Repeat all of the records verbatim.
-- Start --
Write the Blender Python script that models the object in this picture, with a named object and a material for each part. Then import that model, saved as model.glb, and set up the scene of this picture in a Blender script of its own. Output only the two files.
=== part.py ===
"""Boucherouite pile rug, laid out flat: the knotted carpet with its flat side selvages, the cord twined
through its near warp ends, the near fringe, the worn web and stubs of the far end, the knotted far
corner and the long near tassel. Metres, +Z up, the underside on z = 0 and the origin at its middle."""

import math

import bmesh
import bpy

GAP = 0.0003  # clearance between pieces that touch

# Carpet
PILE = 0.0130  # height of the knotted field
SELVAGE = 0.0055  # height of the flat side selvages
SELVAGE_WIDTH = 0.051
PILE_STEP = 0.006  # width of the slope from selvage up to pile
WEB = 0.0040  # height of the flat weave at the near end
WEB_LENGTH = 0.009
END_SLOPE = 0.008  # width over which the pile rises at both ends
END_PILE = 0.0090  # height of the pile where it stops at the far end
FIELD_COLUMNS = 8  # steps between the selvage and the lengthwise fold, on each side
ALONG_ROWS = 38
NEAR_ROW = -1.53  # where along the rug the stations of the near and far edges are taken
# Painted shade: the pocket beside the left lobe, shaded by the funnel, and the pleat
-- End --
- Exercise output:
Write the Blender Python script that models the object in this picture, with a named object and a material for each part. Then import that model, saved as model.glb, and set up the scene of this picture in a Blender script of its own. Output only the two files.
=== part.py ===
"""Boucherouite pile rug, laid out flat: the knotted carpet with its flat side selvages, the cord twined
through its near warp ends, the near fringe, the worn web and stubs of the far end, the knotted far
corner and the long near tassel. Metres, +Z up, the underside on z = 0 and the origin at its middle."""

import math

import bmesh
import bpy

GAP = 0.0003  # clearance between pieces that touch

# Carpet
PILE = 0.0130  # height of the knotted field
SELVAGE = 0.0055  # height of the flat side selvages
SELVAGE_WIDTH = 0.051
PILE_STEP = 0.006  # width of the slope from selvage up to pile
WEB = 0.0040  # height of the flat weave at the near end
WEB_LENGTH = 0.009
END_SLOPE = 0.008  # width over which the pile rises at both ends
END_PILE = 0.0090  # height of the pile where it stops at the far end
FIELD_COLUMNS = 8  # steps between the selvage and the lengthwise fold, on each side
ALONG_ROWS = 38
NEAR_ROW = -1.53  # where along the rug the stations of the near and far edges are taken
# Painted shade: the pocket beside the left lobe, shaded by the funnel, and the pleat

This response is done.